If early voting is any indication, this year's election could be a record-breaker for turnout in Houston and Harris County. As of the end of the 12-day early voting period on Friday, 109,370 ballots were cast, including 87,944 in person. That is an all-time high for early voting in an off-year election in Harris County. Harris County Clerk Stan Stanart credits many factors for the high turnout. "The mayor's race, other individual things on the ballot like the Astrodome," he tells KTRH. "But I believe also to some degree it's the photo ID, all the media messaging that's been out there." All of that attention about this being the first general election since Texas implemented its Voter ID law may have also raised awareness of the election in general.
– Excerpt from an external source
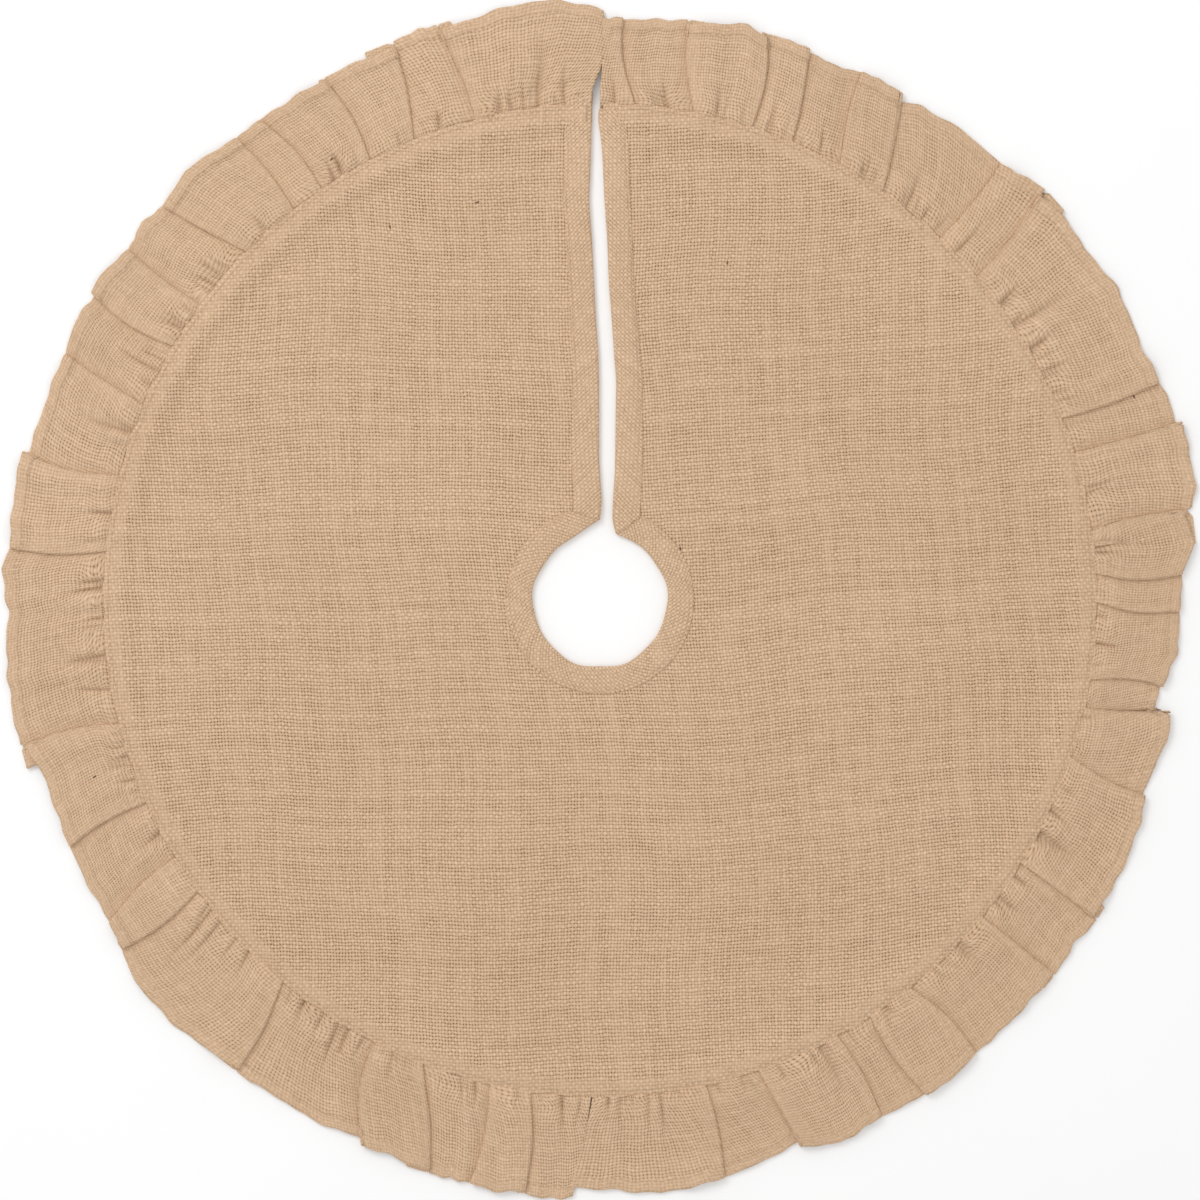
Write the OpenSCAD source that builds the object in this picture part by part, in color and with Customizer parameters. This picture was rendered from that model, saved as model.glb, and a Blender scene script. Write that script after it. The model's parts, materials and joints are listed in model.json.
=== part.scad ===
// Round burlap tree skirt lying flat: a disc panel with a trunk hole and one slit, a folded bias
// binding round both, and a gathered ruffle of two pleated strips sewn to the panel's edge.
// Millimetres. +Z is up, the slit runs towards +Y, and the origin is the centre of the trunk hole
// on the surface that the skirt lies on. The cloth is divided along the fold line y = 0, so the two
// flaps beside the slit turn over separately.

/* [Panel] */
// Radius of the seam where the panel meets the ruffle
seam_r = 222; // [200:1:235]
// Thickness of one layer of burlap
cloth_t = 1.0; // [0.8:0.1:1.2]

/* [Trunk hole and slit] */
// Radius of the trunk hole inside its binding
hole_r = 30; // [24:1:40]
// Width of the open slit
slit_w = 7; // [6:0.5:10]
// Sideways place of the slit's middle line at the hole's centre
slit_x = 3.4; // [0:0.1:5]
// Lean of the slit away from +Y, towards -X, in degrees
slit_lean = 1.2; // [0:0.1:1.5]

/* [Binding] */
// Width of the folded binding strip
binding_w = 11.5; // [9:0.5:14]
// Thickness of one layer of the binding
binding_t = 0.9; // [0.7:0.1:1.1]

/* [Ruffle] */
// Average outer radius of the ruffle
ruffle_r = 266; // [260:1:275]
// Height of the highest pleat
pleat_top = 5.5; // [4.5:0.1:6.5]
// Number of pleats in each quarter of the ruffle
pleats = 16; // [10:1:20]
// Width of the gathered heading that is turned in under the panel
heading_w = 8; // [6:0.5:10]
// Direction, in degrees from +X, of the seam that joins the two ruffle strips
join_angle = 268.5; // [265:0.5:275]

/* [Thread] */
// Width of a laid stitch line
thread_w = 0.5; // [0.4:0.05:0.7]
// Height of a laid stitch line
thread_t = 0.3; // [0.2:0.05:0.4]

/* [Fold] */
// Gap between pieces that turn on different bodies
fold_gap = 0.5; // [0.3:0.1:0.8]

/* [Hidden] */
$fn = 180;

burlap = [0.79, 0.67, 0.54];
burlap_ruffle = [0.76, 0.64, 0.51];
burlap_binding = [0.73, 0.60, 0.47];
thread_colour = [0.84, 0.73, 0.60];
overlock_colour = [0.88, 0.80, 0.68];

panel_low = binding_t;                    // underside of the panel
panel_top = panel_low + cloth_t;
binding_top = panel_top + binding_t;
ring_r = hole_r + binding_w;              // outer edge of the binding round the hole
tuck = 1.5;                               // solid fold at the binding's edge
heading_r = seam_r - heading_w;
gathering_t = 0.4;                        // thread laid between the heading and the panel
heading_t = panel_low - gathering_t;
stitch_in = 1.2;                          // stitch line's distance from a binding's edge
hem_w = 4.5;                              // depth of the turned hem
hem_t = 1.6;
seam_clear = 0.4;                         // ruffle's body clear of the panel's cut edge
seat_clear = 0.05;                        // between curved faces that meet in one body
face_steps = 3;                           // flat steps across one pleat
hem_lift = 0.45;                          // the hem's stitch line above the pleats it crosses
pleat_drop = 0.35;                        // degrees that a pleat's folded edge takes to fall
ruffle_gap = 0.2;                         // degrees between the two ruffle ends over the slit
ruffle_end = 89.75;                       // direction of the left ruffle's end over the slit
join_gap = 0.12;                          // degrees between the strips at their joining seam
fold_degrees = asin(fold_gap / 2 / heading_r);
far = 400;                                // a length past every edge
deep = 20;                                // a height past every face

// The region of one body: 0 is the rear half, 1 the flap left of the slit, 2 the flap right of it.
// inset moves the region's edge away from the slit's middle line.
module region(body, inset) {
  if (body == 0)
    translate([-far, -far - fold_gap / 2, -deep / 2]) cube([2 * far, far, deep]);
  else
    intersection() {
      translate([-far, fold_gap / 2, -deep / 2]) cube([2 * far, far, deep]);
      along_slit() translate([body == 1 ? -far - inset : inset, -far, -deep / 2])
        cube([far, 2 * far, deep]);
    }
}

// Children drawn in the slit's own frame, its middle line on +Y
module along_slit() {
  translate([slit_x, 0, 0]) rotate([0, 0, slit_lean]) children();
}

// A flat ring of rectangular section, between two radii and two heights
module ring(r_in, r_out, z_low, z_high) {
  rotate_extrude() translate([r_in, z_low]) square([r_out - r_in, z_high - z_low]);
}

// The folded binding's section: a C that opens away from its folded edge at x = 0
module binding_section() {
  polygon([[0, 0], [binding_w, 0], [binding_w, panel_low], [tuck, panel_low],
    [tuck, panel_top], [binding_w, panel_top], [binding_w, binding_top], [0, binding_top]]);
}

module panel(body) {
  color(burlap) intersection() {
    ring(hole_r + tuck, seam_r, panel_low, panel_top);
    region(body, slit_w / 2 + tuck);
  }
}

module hole_binding(body) {
  color(burlap_binding) intersection() {
    rotate_extrude() translate([hole_r, 0]) binding_section();
    region(body, slit_w / 2);
  }
}

// One side of the slit, from the hole's binding to the seam; side is -1 left and 1 right
module slit_binding(side) {
  color(burlap_binding) intersection() {
    difference() {
      along_slit() mirror([side < 0 ? 1 : 0, 0, 0]) translate([slit_w / 2, far, 0])
        rotate([90, 0, 0]) linear_extrude(far) binding_section();
      translate([0, 0, -deep / 2]) cylinder(r = ring_r + seat_clear, h = deep);
      ring(heading_r - seam_clear, far, -deep / 2, panel_low);
    }
    translate([0, 0, -deep / 2]) cylinder(r = seam_r, h = deep);
  }
}

// The stitch line along the binding's outer edge, round the hole and up the slit
module binding_thread(body) {
  color(thread_colour) {
    intersection() {
      ring(ring_r - stitch_in - thread_w, ring_r - stitch_in, binding_top, binding_top + thread_t);
      region(body, slit_w / 2 + binding_w - stitch_in);
    }
    if (body > 0)
      intersection() {
        ring(ring_r - stitch_in - thread_w, seam_r - stitch_in, binding_top, binding_top + thread_t);
        along_slit() mirror([body == 1 ? 1 : 0, 0, 0])
          translate([slit_w / 2 + binding_w - stitch_in - thread_w, 0, 0])
          cube([thread_w, far, deep]);
      }
  }
}

// The top stitching on the panel, just inside the seam; it stops short of the slit's binding
module seam_thread(body) {
  color(thread_colour) intersection() {
    ring(seam_r - stitch_in - thread_w, seam_r - stitch_in, panel_top, panel_top + thread_t);
    region(body, slit_w / 2 + binding_w + seam_clear);
  }
}

// The thread that draws the heading into gathers, laid between the heading and the panel
module gathering_thread(body) {
  color(thread_colour) intersection() {
    ring(heading_r + heading_w / 2, heading_r + heading_w / 2 + thread_w, heading_t, panel_low);
    region(body, slit_w / 2 + tuck);
  }
}

// The overlocked edge of the seam allowance, under the panel
module overlock_thread(body) {
  color(overlock_colour) intersection() {
    ring(heading_r - thread_w - 2 * seat_clear, heading_r - 2 * seat_clear, 0, heading_t);
    region(body, slit_w / 2 + binding_w + tuck);
  }
}

// Pleats. Each is flat-topped cloth that rises to a folded edge and then drops to the next one.
function jitter(i) = sin(137.5 * i + 40);                          // an uneven spread, -1 to 1
function foot(a0, a1, i) =                                         // where pleat i starts
  a0 + (a1 - a0) * (i + (i > 0 && i < pleats ? 0.28 * jitter(i) : 0)) / pleats;
function turned(i) = jitter(3 * i + 1) > 0.2 ? 1 : 0;              // which way pleat i is folded
function fullness(i) = 0.62 + 0.38 * abs(jitter(2 * i + 5));       // how high pleat i stands
function rise(i, late) = turned(i) == 1 ? 1 - late : late;            // 0 at the low side, 1 at the fold
function station(a0, a1, i, late) = [
  foot(a0, a1, i) * (1 - late) + (foot(a0, a1, i + 1) - pleat_drop) * late,
  fullness(i) * rise(i, late),
  ruffle_r + 2.6 * sin(foot(a0, a1, i) * 5) + 1.4 * jitter(i) + 2.2 * rise(i, late) - 1];
function stations(a0, a1) = concat(
  [for (i = [0 : pleats - 1], step = [0 : face_steps]) station(a0, a1, i, step / face_steps)],
  [[a1, 0, ruffle_r]]);

// The ruffle's section at one station: heading, flat underside, hem and crown
function crown(up, share) = panel_top + share * up * (pleat_top - panel_top);
function ruffle_section(up, r_out) = [
  [heading_r, 0], [r_out, 0], [r_out, hem_t], [r_out - hem_w / 2, crown(up, 0.45)],
  [r_out - 3 * hem_w, crown(up, 0.92)], [seam_r + 3 * hem_w, crown(up, 1)],
  [seam_r + seam_clear, crown(up, 0.1)], [seam_r + seam_clear, heading_t],
  [heading_r, heading_t]];

// The hem's stitch line, a square thread laid over the pleats near the outer edge
function hem_share(r_in) = let(first = hem_w / 2, last = 3 * hem_w)
  0.45 + (0.92 - 0.45) * (r_in - first) / (last - first);
function hem_section(up, r_out) = let(
  z = crown(up, hem_share(hem_w)) + hem_lift)
  [[r_out - hem_w - thread_w, z], [r_out - hem_w, z], [r_out - hem_w, z + thread_t],
   [r_out - hem_w - thread_w, z + thread_t]];

// A closed solid that carries sections along an arc of stations, each [angle, up, outer radius]
module arc_sweep(sections, angles) {
  n = len(sections[0]);
  m = len(sections);
  points = [for (s = [0 : m - 1], p = sections[s]) [p[0] * cos(angles[s]), p[0] * sin(angles[s]), p[1]]];
  sides = [for (s = [0 : m - 2], k = [0 : n - 1]) let(
    a = s * n + k, b = s * n + (k + 1) % n, c = a + n, d = b + n)
    each [[a, c, b], [b, c, d]]];
  first = [[for (k = [0 : n - 1]) k]];
  last = [[for (k = [n - 1 : -1 : 0]) (m - 1) * n + k]];
  polyhedron(points = points, faces = concat(sides, first, last), convexity = 8);
}

module ruffle(a0, a1) {
  spots = stations(a0, a1);
  color(burlap_ruffle)
    arc_sweep([for (s = spots) ruffle_section(s[1], s[2])], [for (s = spots) s[0]]);
}

module hem_thread(a0, a1) {
  spots = stations(a0, a1);
  color(thread_colour)
    arc_sweep([for (s = spots) hem_section(s[1], s[2])], [for (s = spots) s[0]]);
}

// The thread of the seam that joins the two ruffle strips, between their ends
module join_thread() {
  wide = 0.3;
  color(thread_colour) rotate([0, 0, join_angle]) translate([seam_r + 2, -wide / 2, 0])
    cube([ruffle_r - seam_r - 4, wide, panel_top]);
}

// The arcs of the four ruffle pieces, from start to end direction
left_arc = [ruffle_end, 180 - fold_degrees];
rear_left_arc = [180 + fold_degrees, join_angle - join_gap];
rear_right_arc = [join_angle + join_gap, 360 - fold_degrees];
right_arc = [fold_degrees, ruffle_end - ruffle_gap];

panel(0);  // rear_panel
hole_binding(0);  // rear_hole_binding
ruffle(rear_left_arc[0], rear_left_arc[1]);  // rear_left_ruffle
ruffle(rear_right_arc[0], rear_right_arc[1]);  // rear_right_ruffle
join_thread();  // ruffle_join_thread
binding_thread(0);  // rear_binding_thread
seam_thread(0);  // rear_seam_thread
gathering_thread(0);  // rear_gathering_thread
overlock_thread(0);  // rear_overlock_thread
hem_thread(rear_left_arc[0], rear_left_arc[1]);  // rear_left_hem_thread
hem_thread(rear_right_arc[0], rear_right_arc[1]);  // rear_right_hem_thread
panel(1);  // left_panel
hole_binding(1);  // left_hole_binding
slit_binding(-1);  // left_slit_binding
ruffle(left_arc[0], left_arc[1]);  // left_ruffle
binding_thread(1);  // left_binding_thread
seam_thread(1);  // left_seam_thread
gathering_thread(1);  // left_gathering_thread
overlock_thread(1);  // left_overlock_thread
hem_thread(left_arc[0], left_arc[1]);  // left_hem_thread
panel(2);  // right_panel
hole_binding(2);  // right_hole_binding
slit_binding(1);  // right_slit_binding
ruffle(right_arc[0], right_arc[1]);  // right_ruffle
binding_thread(2);  // right_binding_thread
seam_thread(2);  // right_seam_thread
gathering_thread(2);  // right_gathering_thread
overlock_thread(2);  // right_overlock_thread
hem_thread(right_arc[0], right_arc[1]);  // right_hem_thread
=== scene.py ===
import json
import math
import bpy
import numpy as np
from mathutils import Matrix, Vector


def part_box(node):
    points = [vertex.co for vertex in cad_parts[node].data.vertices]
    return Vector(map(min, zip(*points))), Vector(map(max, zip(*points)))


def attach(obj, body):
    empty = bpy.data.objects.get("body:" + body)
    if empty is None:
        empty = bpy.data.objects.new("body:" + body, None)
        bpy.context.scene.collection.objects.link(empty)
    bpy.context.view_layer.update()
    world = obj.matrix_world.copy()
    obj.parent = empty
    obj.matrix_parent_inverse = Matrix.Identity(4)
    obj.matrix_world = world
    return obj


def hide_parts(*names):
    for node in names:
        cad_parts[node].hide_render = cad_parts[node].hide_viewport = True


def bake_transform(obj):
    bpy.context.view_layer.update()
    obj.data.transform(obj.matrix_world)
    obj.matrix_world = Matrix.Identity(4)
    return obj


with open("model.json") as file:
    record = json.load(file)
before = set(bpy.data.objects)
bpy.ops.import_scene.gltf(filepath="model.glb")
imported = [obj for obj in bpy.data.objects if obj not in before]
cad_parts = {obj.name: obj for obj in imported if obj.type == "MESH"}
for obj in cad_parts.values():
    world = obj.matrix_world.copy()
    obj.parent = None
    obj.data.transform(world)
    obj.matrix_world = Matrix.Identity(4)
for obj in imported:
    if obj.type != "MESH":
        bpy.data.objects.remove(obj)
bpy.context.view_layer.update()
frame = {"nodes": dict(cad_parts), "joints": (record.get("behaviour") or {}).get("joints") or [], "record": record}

print("frame loaded:", len(frame["nodes"]), "nodes")

# Shapes are worked out in millimetres and turned into metres when a mesh is made.
mm = 0.001
scene = bpy.context.scene
scene.view_settings.view_transform = "Standard"
randomSeed = 2108


def frameMm(node, corner, axis):
    # One side of a node's box: corner 0 is the low one and 1 the high one
    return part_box(node)[corner][axis] / mm


# What the frame settles for every piece
skirt = {
    "seamRadius": frameMm("rear_panel", 1, 0),
    "holeRadius": frame["record"]["mounts"][0]["dims"]["r_mm"],
    "ringRadius": frameMm("rear_hole_binding", 1, 0),
    "headingRadius": frameMm("rear_overlock_thread", 1, 0),
    "foldReach": 24.0,       # cloth on each side of the fold line that bends with it
    "highest": frame["joints"][0]["pos_m"][2] / mm - 0.3,
}


def smoothStep(low, high, x):
    # 0 below low, 1 above high, and 3t^2 - 2t^3 between them
    t = np.clip((x - low) / (high - low), 0, 1)
    return t * t * (3 - 2 * t)


def bell(x, width):
    # e to the minus (x / width) squared
    return np.exp(-(x / width) ** 2)


def unit(vectors):
    # Each vector divided by its length
    return vectors / np.maximum(np.linalg.norm(vectors, axis=-1, keepdims=True), 1e-9)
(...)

As for the new Voter ID law, Stanart says it was basically a non-issue throughout early voting in Harris County. "We had seven people who voted provisionally, out of 87,944." Those provisional ballots were cast by people who don't have a valid form of photo ID. However, Stanart notes that even those without a proper ID were not turned away from the polls. "They voted provisionally, and they have until six says after Election Day to bring in a photo ID so their ballot can be counted," he says. While opponents of the Voter ID law have argued that it will suppress voter turnout, it seems to have done just the opposite for this election.
Those who missed out on early voting can still cast a ballot on Election Day, this Tuesday. "On Election Day, you must vote in your voting precinct," says Stanart. And there will be plenty of those precincts fully staffed throughout the day. "We have 775 polling locations for this election, and every one of them will have five to eight people at it, so it is a small army," he says. Polls are open 7 a.m. to 7 p.m. on Election Day, but Stanart recommends going earlier in the day to avoid crowds. "If you're in line at 7 p.m. you can vote, but that's the only time you might have a little bit of a line is right at the end of the day." He hopes to see Election Day continue the strong turnout from early voting. "We're waiting for you to come vote," says Stanart.